Hay palabras pudorosas que no me permiten conectar con mis sueños. A pesar de la cuestionabilidad de Freud, creo que tiene razón en que los sueños son la puerta trasera del inconsciente, donde se manifiestan deseos y pensamientos reprimidos que no podrían salir de otra forma.
Mis sueños son una llamarada fogosa de vulgaridades a las que nunca tuve acceso. Podrá ser por una familia conservadora, por una enseñanza eclesiática, por pudor. Por ser enseñada que el pudor es el valor más importante en una mujer, sino es una mujer rota, una mercancía fallada.
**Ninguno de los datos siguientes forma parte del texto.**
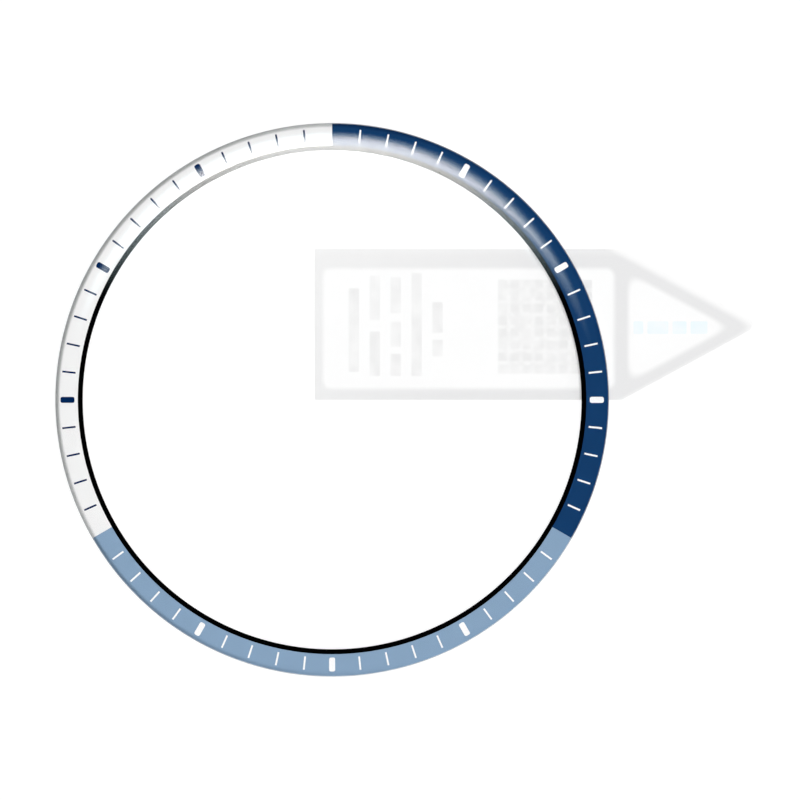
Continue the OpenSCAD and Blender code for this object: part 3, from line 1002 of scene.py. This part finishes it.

Sin embargo, no solo me encierra ese pudor a las cosas naturales de la vida y a los apetitos prohibidos, sino que también me encajona en una soledad inaudita. No puedo conectar con otras personas de la manera en que muchas lo hacen. Quizá ni siquiera acercarme a alguien de esa manera porque algo me retiene, me enciende una alerta en la cabeza y me inmoviliza. Es una especie de pánico ajeno a mí pero muy mío. Yo no lo creé, no lo cultivé, pero está ahí, latente como una situación potencial. Jamás podría imaginar mi cuerpo desnudo, vulnerable. No fui creada para sentirme vulnerable. Pero tampoco encuentro poderío en la desnudez, siento al cuerpo tan imperfecto sentir poder sería sentirme tonta.
Late, latente, está en todas las ideas preconcebidas de los cuerpos. En las revistas, en las redes, en los vídeos. La idea de sanidad va relacionada con la de un cuerpo perfecto, el mío no lo es. Pero, ¿qué considero un cuerpo perfecto? ¿Existiría en mi mente la idea de poder en la intimidad, en la desnudez, si el cuerpo fuera perfecto? Quizá no. Porque la insatisfacción con la imperfección es más fuerte que la conformidad.
Es una libertad prohibida en este mundo, el mundo que me crió, la conformidad con mi cuerpo. El pudor es un arma de doble filo, que te aleja de los demás en las situaciones naturales y que te mantiene inseguro en la plenitud.